Lots. Quite often boredom is a result of your cat not being able to exhibit normal behaviour such as climbing, hunting, territory marking, or playing. The answer is to give your cat a rich environment in which to display those normal behaviours. Only when your cat’s mental needs are met can she settle down to a proper cat-nap.
Here’s how to meet those needs:
1. An Outlet for Hunting
No, this doesn’t mean she gets to terrorize the hamster!

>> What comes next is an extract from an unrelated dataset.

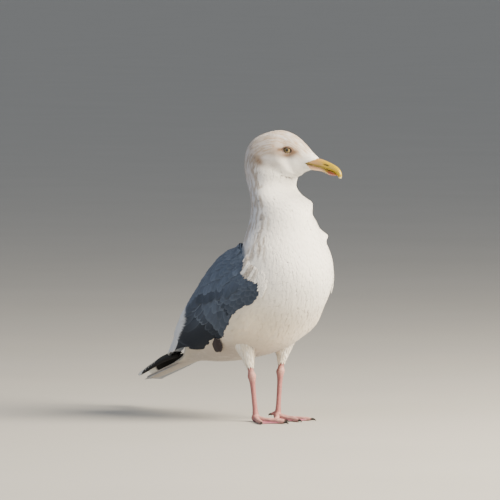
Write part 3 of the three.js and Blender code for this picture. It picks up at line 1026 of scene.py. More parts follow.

It means using puzzle feeders instead of food bowls, so your cat has to work out a way to get the treats (we opt for freeze-dried treats rather than kibble) out of the container. Whilst many excellent puzzle feeders are available, you can make your own from toilet rolls, placed horizontally on top of one another in a 5 x 5 arrangement, and then put a treat in the middle of each tube. Now your cat has to use her paw to push out the treats, which takes time and effort.
2. Watching the World
Cats are great observers and love to watch what’s going on around them. Simply providing a bed on a window ledge that overlooks the garden is good mental stimulation for many cats. Alternatively, when you’re out, how about leaving the TV on tuned to a nature channel, so your cat can brush up on her natural history?
3. Scratching Posts
A good stretch and a claw is a satisfying past-time for a cat. Provide her with the correctly orientated cat scratching post. For example, some cats like to scratch horizontal surfaces (think hacked up carpet) whilst others are vertical scratchers (think shredded wallpaper.) Place scratching posts by entrances and exits, and by her bed. That way she’ll spend happy minutes scratching and clawing which will calm her for the day.
4. Climbing Challenges
A feral cat lives in a 3-D world where she climbs up (think of the classic cat stuck up a tree.) Life on the floor or sofa is a very dull place, so try to provide your cat with a veritable cat’s cradle of climbing opportunities. This could be something simple like a tall cat tower with multiple platforms, or as complex as a DIY cat gym with walkways, ramps, and shelving attached to the wall for Kitty to clamber along.
5. Purr-sonal Grooming
Spend time grooming your cat. This fulfils a deep-seated need for mutual grooming as part of bonding, and although a passive activity for your cat it goes a long way to reassuring her that all is well with the world and alleviate boredom.
6. Harness Training
For the 100% indoor cat, consider harness training and taking her out for leash walks (OK, more of a sniff and dart, than a walk, but you get the point). The fresh air and stimulation from the outdoors is a great boredom buster.
7. Schedule in Play Times
Actively engage in play with your cat, a couple of times a day. Cats are sprinters rather than marathon runners, so a few minutes twice a day goes a long way to tiring her out for the rest of the time and making for contentment. Chose toys that give an outlet for hunting behaviours, and allow her to chase and pounce, such as thundering after a wing-on-a-string. Cat-nip infused bubbles are another fun thing.
8. Introduce Novelty
Keep a box of cat toys and rotate them so your cat has different toys to play with every day. This helps keep a sense of novelty, since seeing the same old toys day in day out is far from stimulating.
9. Box Fresh
Cats love boxes. Fact. Keep those delivery boxes and pop a new one down each day, with a treat or catnip-infused toy inside. This challenges your cat to investigate the box in order to get the treat.
10. Talk to Your Cat
OK, this may sound obvious, but don’t ignore your cat. She may belong to a species that likes to be solitary by nature, but cats are also very sociable. As you move around the house, chat to her. Even simple actions such as stroking your cat when she’s resting and telling her how clever she is, provides vital interaction that turns a dull day into a contented one.
So there you have it, our 10 suggestions for boredom busting.